A Market Impact Model for Limit Order Book Simulators

Abstract

The purpose of this thesis is to develop a market impact model that can be used to penalize the testing of trade execution strategies in simulation environments. Traditional simulators are used primarily by algorithmic brokers to determine optimal execution strategies, particularly for trades of large sizes, that are efficient and minimize transaction costs for clients. However, these simulators do not incorporate market impact due to both the complexity of determining how every trade affects the price of the traded asset and the need to maintain the similarity between the simulated market and historical, real market data. We implement a VAR model for market impact, calibrated on futures data, that is representative of an opponent trader and can be used separately from the simulator to apply penalties to executed trade prices and more accurately quantify costs. We optimize against this model to design an execution strategy that sends orders at regular, medium-length trade intervals to minimize predicted impact.

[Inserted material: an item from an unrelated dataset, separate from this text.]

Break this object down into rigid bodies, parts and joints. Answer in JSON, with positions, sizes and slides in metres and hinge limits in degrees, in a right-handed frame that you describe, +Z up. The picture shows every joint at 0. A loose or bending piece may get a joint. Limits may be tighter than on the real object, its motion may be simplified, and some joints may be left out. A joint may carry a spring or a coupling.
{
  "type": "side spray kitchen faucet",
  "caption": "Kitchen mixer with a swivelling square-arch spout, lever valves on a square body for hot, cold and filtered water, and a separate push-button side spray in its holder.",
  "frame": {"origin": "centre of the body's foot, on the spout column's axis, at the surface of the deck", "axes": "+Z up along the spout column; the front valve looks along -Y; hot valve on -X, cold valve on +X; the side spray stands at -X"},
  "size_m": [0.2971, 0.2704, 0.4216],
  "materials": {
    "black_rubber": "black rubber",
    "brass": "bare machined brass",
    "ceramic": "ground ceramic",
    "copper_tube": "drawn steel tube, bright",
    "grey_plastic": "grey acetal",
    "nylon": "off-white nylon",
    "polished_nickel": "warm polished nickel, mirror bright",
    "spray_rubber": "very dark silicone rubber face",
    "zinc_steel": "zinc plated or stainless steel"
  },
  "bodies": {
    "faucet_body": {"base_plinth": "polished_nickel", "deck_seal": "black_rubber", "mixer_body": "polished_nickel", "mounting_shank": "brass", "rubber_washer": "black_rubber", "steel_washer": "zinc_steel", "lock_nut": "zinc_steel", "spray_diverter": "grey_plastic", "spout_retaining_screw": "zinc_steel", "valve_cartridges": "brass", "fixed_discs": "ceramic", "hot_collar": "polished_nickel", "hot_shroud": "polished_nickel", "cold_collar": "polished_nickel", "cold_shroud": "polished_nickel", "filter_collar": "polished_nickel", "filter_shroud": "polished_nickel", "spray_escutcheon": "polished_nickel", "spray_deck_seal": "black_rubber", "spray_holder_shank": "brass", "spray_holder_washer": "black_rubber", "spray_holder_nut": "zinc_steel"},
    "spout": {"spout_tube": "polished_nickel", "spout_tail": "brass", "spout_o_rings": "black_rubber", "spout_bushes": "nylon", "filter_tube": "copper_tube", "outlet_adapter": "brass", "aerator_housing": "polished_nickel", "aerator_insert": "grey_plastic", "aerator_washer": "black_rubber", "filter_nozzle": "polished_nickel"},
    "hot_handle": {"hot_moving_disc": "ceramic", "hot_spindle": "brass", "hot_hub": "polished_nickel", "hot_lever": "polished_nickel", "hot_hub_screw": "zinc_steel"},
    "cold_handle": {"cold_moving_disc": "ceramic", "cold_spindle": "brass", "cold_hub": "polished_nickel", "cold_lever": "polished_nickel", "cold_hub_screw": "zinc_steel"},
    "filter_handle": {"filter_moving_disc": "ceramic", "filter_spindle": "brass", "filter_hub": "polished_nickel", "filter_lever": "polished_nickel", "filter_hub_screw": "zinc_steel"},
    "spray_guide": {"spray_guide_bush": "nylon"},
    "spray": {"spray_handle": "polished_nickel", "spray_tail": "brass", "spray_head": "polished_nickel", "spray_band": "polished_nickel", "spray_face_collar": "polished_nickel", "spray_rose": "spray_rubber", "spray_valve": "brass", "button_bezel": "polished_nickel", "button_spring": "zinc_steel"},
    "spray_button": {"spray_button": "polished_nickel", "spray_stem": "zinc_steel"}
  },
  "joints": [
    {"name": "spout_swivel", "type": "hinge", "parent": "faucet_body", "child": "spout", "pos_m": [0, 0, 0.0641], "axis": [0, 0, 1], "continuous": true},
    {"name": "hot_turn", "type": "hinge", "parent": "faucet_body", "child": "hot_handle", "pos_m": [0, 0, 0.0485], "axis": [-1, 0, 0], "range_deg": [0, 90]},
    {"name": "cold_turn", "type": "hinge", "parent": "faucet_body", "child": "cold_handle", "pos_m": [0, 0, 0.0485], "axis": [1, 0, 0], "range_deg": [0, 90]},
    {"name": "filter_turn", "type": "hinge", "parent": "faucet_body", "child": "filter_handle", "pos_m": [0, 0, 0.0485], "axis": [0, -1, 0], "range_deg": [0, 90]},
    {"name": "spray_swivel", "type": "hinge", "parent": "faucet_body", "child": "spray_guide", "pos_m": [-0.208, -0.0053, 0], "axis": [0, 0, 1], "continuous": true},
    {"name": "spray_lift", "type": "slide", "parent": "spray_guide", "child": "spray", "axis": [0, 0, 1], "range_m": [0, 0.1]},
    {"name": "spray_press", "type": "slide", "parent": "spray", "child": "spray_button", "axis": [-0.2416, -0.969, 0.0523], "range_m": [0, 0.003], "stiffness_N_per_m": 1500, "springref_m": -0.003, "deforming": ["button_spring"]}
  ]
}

We formulate this strategy by analyzing trade flows over time periods of different lengths to predict the optimal trade interval length. We test this strategy against the standard strategy of sending orders at regular time intervals and we discover that the trade interval strategy incurs lower costs, with our predicted trade interval of 78 trades as the optimum. Considering that market impact models have not been widely used with simulators for algorithmic trading, our methodology and results provide meaningful contributions to existing trade execution literature and lay the groundwork for future research into improving trade execution with the use of predictive impact models.